Kurseong: Scores of people braved inclement weather in the hill town of Kurseong to protest against the gangrape of a teenage girl in faraway Hathras, Uttar Pradesh

The protesters came from all walks of life and they held a candle light protest march October 2, the 151st birth anniversary of Mahatma Gandhi, to mourn the death of the 19-year-old Dalit girl who was gang raped by four upper caste men.

She died September 29 in a New Delhi hospital two weeks after the gruesome incident. Her assailants also broke her spine and punctured her tongue.

In Kurseong, men, women and children, holding candles and banners, walked through the roads of town, situated some 4,000 feet above sea level, to challenge the politicization and communalization of the sexual slavery.

“It was a genuine demonstration of solidarity looking for prompt and befitting discipline and punishment for the culprits,” one of the girls watching the protesters from the Kurseong railway station, told Matters India.

Sneha Pradhan, one of the protesters, who demanded justice for the young woman, regrets that India is no longer safe for women.
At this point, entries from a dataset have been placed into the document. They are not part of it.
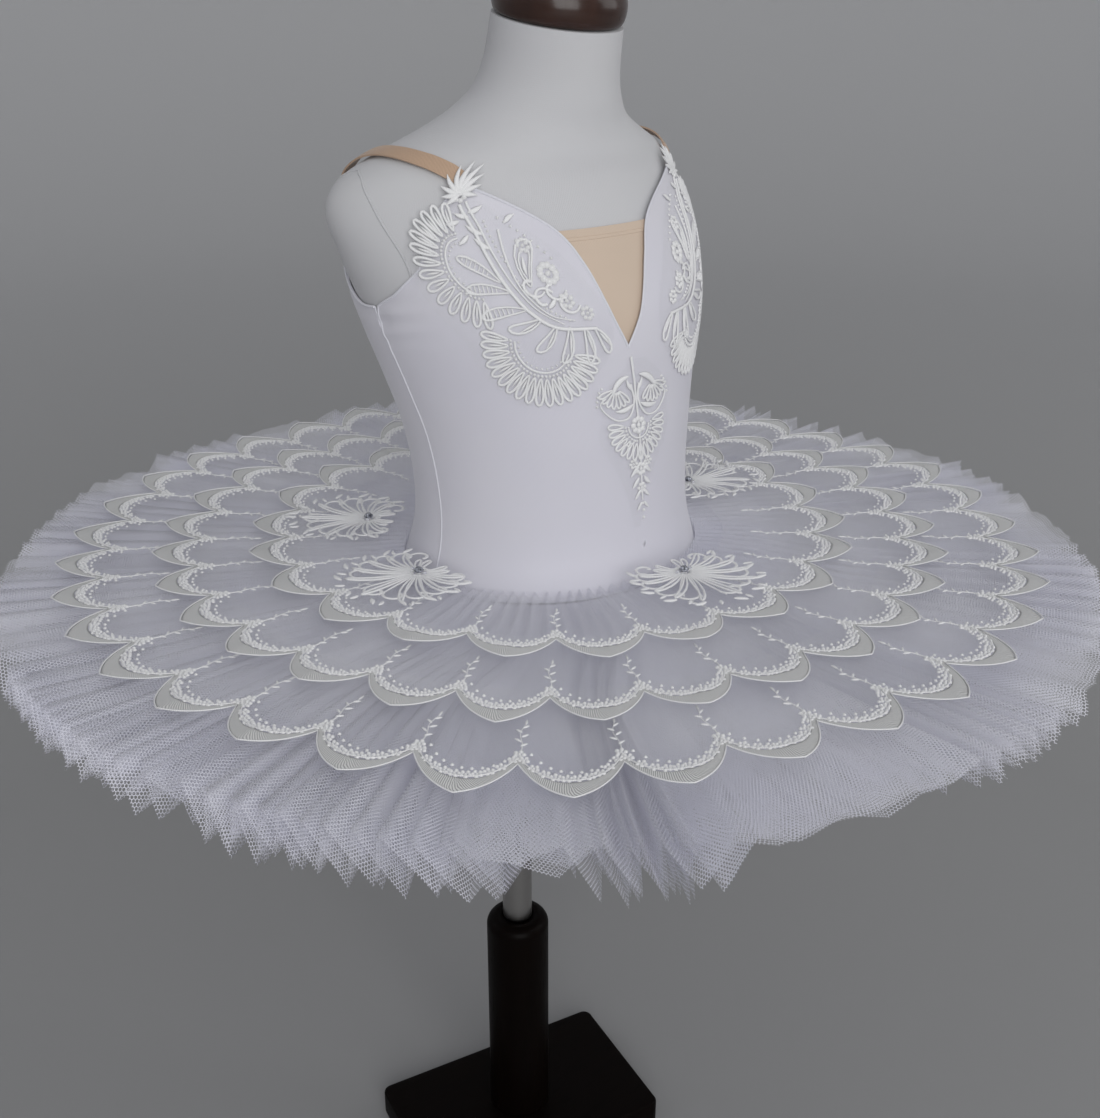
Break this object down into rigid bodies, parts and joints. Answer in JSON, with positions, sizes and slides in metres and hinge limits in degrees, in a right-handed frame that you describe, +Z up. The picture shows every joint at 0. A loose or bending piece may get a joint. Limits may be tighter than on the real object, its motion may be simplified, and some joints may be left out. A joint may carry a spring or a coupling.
{
  "type": "child's pancake ballet tutu on a limbless dress form with a stand",
  "caption": "White pancake ballet tutu with pleated net layers, scalloped lace edgings and a corded V-neck bodice, on a limbless child's dress form with a wooden stand.",
  "frame": {"origin": "middle of the whole object's outline, on the surface that the base plate stands on", "axes": "+Z up; the form faces -Y, so the wearer's left is +X"},
  "size_m": [0.68, 0.68, 0.8822],
  "materials": {
    "form_cloth": "matte",
    "dark_wood": "gloss",
    "steel": "satin",
    "bodice_cloth": "satin",
    "nude_cloth": "satin",
    "net": "matte",
    "lace": "satin",
    "stone": "polished"
  },
  "bodies": {
    "root": {"applique_centre": "lace", "applique_left": "lace", "applique_right": "lace", "base_plate": "dark_wood", "bodice_back": "bodice_cloth", "bodice_front": "bodice_cloth", "brief_back": "bodice_cloth", "brief_front": "bodice_cloth", "column": "dark_wood", "flower_stone_back_left": "stone", "flower_stone_back_right": "stone", "flower_stone_front": "stone", "flower_stone_side_left": "stone", "flower_stone_side_right": "stone", "form_torso": "form_cloth", "lace_tier_inner": "lace", "lace_tier_middle": "lace", "lace_tier_outer": "lace", "neck_cap": "dark_wood", "net_layer_1": "net", "net_layer_2": "net", "net_layer_3": "net", "net_layer_4": "net", "pole": "steel", "skirt_flower_back_left": "lace", "skirt_flower_back_right": "lace", "skirt_flower_front": "lace", "skirt_flower_side_left": "lace", "skirt_flower_side_right": "lace", "strap_left": "nude_cloth", "strap_right": "nude_cloth", "v_insert": "nude_cloth"}
  },
  "joints": []
}
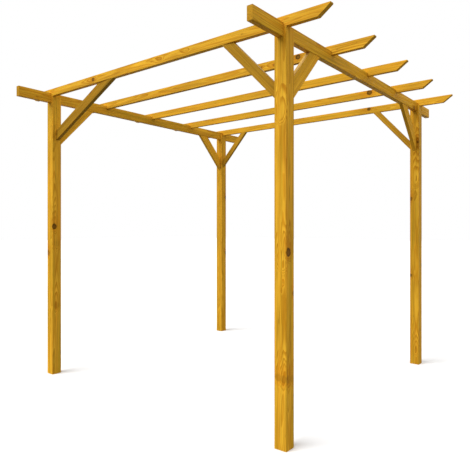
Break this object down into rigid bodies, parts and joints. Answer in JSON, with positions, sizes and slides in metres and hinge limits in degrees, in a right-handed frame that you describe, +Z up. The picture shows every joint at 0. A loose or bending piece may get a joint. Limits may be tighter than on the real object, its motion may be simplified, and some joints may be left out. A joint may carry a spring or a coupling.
{
  "type": "wooden garden pergola",
  "caption": "Free-standing square wooden pergola with slotted posts, side beams, notched rafters with sniped ends, and knee braces.",
  "frame": {"origin": "on the ground, midway between the four posts", "axes": "+Z up; X along the beams; Y along the rafters; front is -Y and left is -X"},
  "size_m": [2.683, 2.752, 2.256],
  "materials": {
    "post_timber": "honey-gold stained softwood, satin",
    "beam_timber": "honey-gold stained softwood, satin",
    "rafter_timber": "honey-gold stained softwood, satin",
    "brace_timber": "honey-gold stained softwood, satin"
  },
  "bodies": {
    "root": {"beam_back": "beam_timber", "beam_brace_back_left": "brace_timber", "beam_brace_back_right": "brace_timber", "beam_brace_front_left": "brace_timber", "beam_brace_front_right": "brace_timber", "beam_front": "beam_timber", "post_back_left": "post_timber", "post_back_right": "post_timber", "post_front_left": "post_timber", "post_front_right": "post_timber", "rafter_1": "rafter_timber", "rafter_2": "rafter_timber", "rafter_3": "rafter_timber", "rafter_4": "rafter_timber", "rafter_5": "rafter_timber", "rafter_brace_back_left": "brace_timber", "rafter_brace_back_right": "brace_timber", "rafter_brace_front_left": "brace_timber", "rafter_brace_front_right": "brace_timber"}
  },
  "joints": []
}
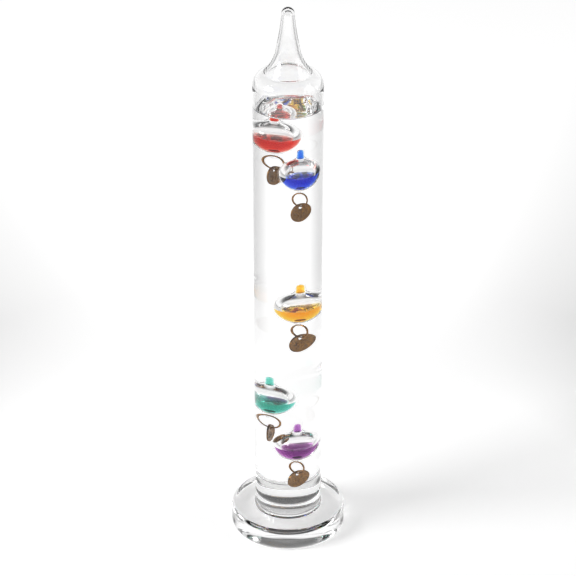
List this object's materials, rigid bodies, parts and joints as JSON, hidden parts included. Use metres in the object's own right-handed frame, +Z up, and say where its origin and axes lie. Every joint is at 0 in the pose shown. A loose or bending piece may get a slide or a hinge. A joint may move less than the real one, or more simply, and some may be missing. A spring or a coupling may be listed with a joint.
{
  "type": "galileo thermometer",
  "caption": "Sealed glass cylinder of clear liquid with coloured glass floats that rise and sink and carry hanging brass tags.",
  "frame": {"origin": "centre of the foot's flat underside", "axes": "+Z up along the cylinder's axis; the viewer of the picture stands on the -Y side and +X is to the right"},
  "size_m": [0.069, 0.069, 0.3364],
  "materials": {
    "vessel_glass": "polished",
    "carrier_liquid": "gloss",
    "bulb_glass": "polished",
    "red_liquid": "gloss",
    "blue_liquid": "gloss",
    "yellow_liquid": "gloss",
    "green_liquid": "gloss",
    "purple_liquid": "gloss",
    "ring_brass": "satin",
    "tag_brass": "satin"
  },
  "bodies": {
    "vessel": {"glass_cylinder": "vessel_glass", "glass_foot": "vessel_glass", "clear_liquid": "carrier_liquid"},
    "red_pool": {"red_fill": "red_liquid"},
    "red_float": {"red_bulb": "bulb_glass", "red_plug": "red_liquid"},
    "red_jump_ring": {"red_ring": "ring_brass"},
    "red_temperature_tag": {"red_tag": "tag_brass"},
    "blue_pool": {"blue_fill": "blue_liquid"},
    "blue_float": {"blue_bulb": "bulb_glass", "blue_plug": "blue_liquid"},
    "blue_jump_ring": {"blue_ring": "ring_brass"},
    "blue_temperature_tag": {"blue_tag": "tag_brass"},
    "yellow_pool": {"yellow_fill": "yellow_liquid"},
    "yellow_float": {"yellow_bulb": "bulb_glass", "yellow_plug": "yellow_liquid"},
    "yellow_jump_ring": {"yellow_ring": "ring_brass"},
    "yellow_temperature_tag": {"yellow_tag": "tag_brass"},
    "green_pool": {"green_fill": "green_liquid"},
    "green_float": {"green_bulb": "bulb_glass", "green_plug": "green_liquid"},
    "green_jump_ring": {"green_ring": "ring_brass"},
    "green_temperature_tag": {"green_tag": "tag_brass"},
    "purple_pool": {"purple_fill": "purple_liquid"},
    "purple_float": {"purple_bulb": "bulb_glass", "purple_plug": "purple_liquid"},
    "purple_jump_ring": {"purple_ring": "ring_brass"},
    "purple_temperature_tag": {"purple_tag": "tag_brass"}
  },
  "joints": [
    {"name": "red_rise", "type": "slide", "parent": "vessel", "child": "red_pool", "axis": [0, 0, 1], "range_m": [-0.004, 0], "deforming": ["clear_liquid"]},
    {"name": "red_turn", "type": "hinge", "parent": "red_pool", "child": "red_float", "pos_m": [-0.0047, 0.005, 0.2599], "axis": [0, 0, 1], "range_deg": [-20, 20]},
    {"name": "red_ring_swing", "type": "hinge", "parent": "red_float", "child": "red_jump_ring", "pos_m": [-0.0047, 0.005, 0.24819], "axis": [0.788, -0.6157, 0], "range_deg": [-15, 15]},
    {"name": "red_tag_swing", "type": "hinge", "parent": "red_jump_ring", "child": "red_temperature_tag", "pos_m": [-0.0047, 0.005, 0.24004], "axis": [0.8192, -0.5736, 0], "range_deg": [-15, 15]},
    {"name": "blue_rise", "type": "slide", "parent": "vessel", "child": "blue_pool", "axis": [0, 0, 1], "range_m": [-0.038, 0.0035]},
    {"name": "blue_turn", "type": "hinge", "parent": "blue_pool", "child": "blue_float", "pos_m": [0.0054, -0.0056, 0.2402], "axis": [0, 0, 1], "continuous": true},
    {"name": "blue_ring_swing", "type": "hinge", "parent": "blue_float", "child": "blue_jump_ring", "pos_m": [0.0054, -0.0056, 0.22849], "axis": [0.866, -0.5, 0], "range_deg": [-12, 12]},
    {"name": "blue_tag_swing", "type": "hinge", "parent": "blue_jump_ring", "child": "blue_temperature_tag", "pos_m": [0.0054, -0.0056, 0.22034], "axis": [0.7193, -0.6947, 0], "range_deg": [-12, 12]},
    {"name": "yellow_rise", "type": "slide", "parent": "vessel", "child": "yellow_pool", "axis": [0, 0, 1], "range_m": [-0.014, 0.038]},
    {"name": "yellow_turn", "type": "hinge", "parent": "yellow_pool", "child": "yellow_float", "pos_m": [0.0042, 0.0052, 0.15059], "axis": [0, 0, 1], "continuous": true},
    {"name": "yellow_ring_swing", "type": "hinge", "parent": "yellow_float", "child": "yellow_jump_ring", "pos_m": [0.0042, 0.0052, 0.13889], "axis": [0.7431, -0.6691, 0], "range_deg": [-15, 15]},
    {"name": "yellow_tag_swing", "type": "hinge", "parent": "yellow_jump_ring", "child": "yellow_temperature_tag", "pos_m": [0.0042, 0.0052, 0.13074], "axis": [0.788, -0.6157, 0], "range_deg": [-15, 15]},
    {"name": "green_rise", "type": "slide", "parent": "vessel", "child": "green_pool", "axis": [0, 0, 1], "range_m": [-0.004, 0.014]},
    {"name": "green_turn", "type": "hinge", "parent": "green_pool", "child": "green_float", "pos_m": [-0.0063, 0.0051, 0.0876], "axis": [0, 0, 1], "range_deg": [-12, 12]},
    {"name": "green_ring_swing", "type": "hinge", "parent": "green_float", "child": "green_jump_ring", "pos_m": [-0.0063, 0.0051, 0.07589], "axis": [0.848, -0.5299, 0], "range_deg": [-12, 12]},
    {"name": "green_tag_swing", "type": "hinge", "parent": "green_jump_ring", "child": "green_temperature_tag", "pos_m": [-0.0063, 0.0051, 0.06774], "axis": [0.9272, -0.3746, 0], "range_deg": [-12, 12]},
    {"name": "purple_rise", "type": "slide", "parent": "vessel", "child": "purple_pool", "axis": [0, 0, 1], "range_m": [-0.005, 0.0035]},
    {"name": "purple_turn", "type": "hinge", "parent": "purple_pool", "child": "purple_float", "pos_m": [0.0037, 0.0005, 0.0572], "axis": [0, 0, 1], "continuous": true},
    {"name": "purple_ring_swing", "type": "hinge", "parent": "purple_float", "child": "purple_jump_ring", "pos_m": [0.0037, 0.0005, 0.04549], "axis": [0.7431, -0.6691, 0], "range_deg": [-15, 15]},
    {"name": "purple_tag_swing", "type": "hinge", "parent": "purple_jump_ring", "child": "purple_temperature_tag", "pos_m": [0.0037, 0.0005, 0.03734], "axis": [0.788, -0.6157, 0], "range_deg": [-15, 15]}
  ]
}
The country has become more dangerous as it protects rapists from upper caste communities. “A rapist is a rapist and if justice is not given and the accused are not hanged, the public will revolt until justice is not provided,” she told Matters India.

Surabi Gurung, another woman protester, said, “There is no action taken against the guilty and now everyone wants to shut down the voices of the protesters. This is a shame, the rapists should be hanged within a month.”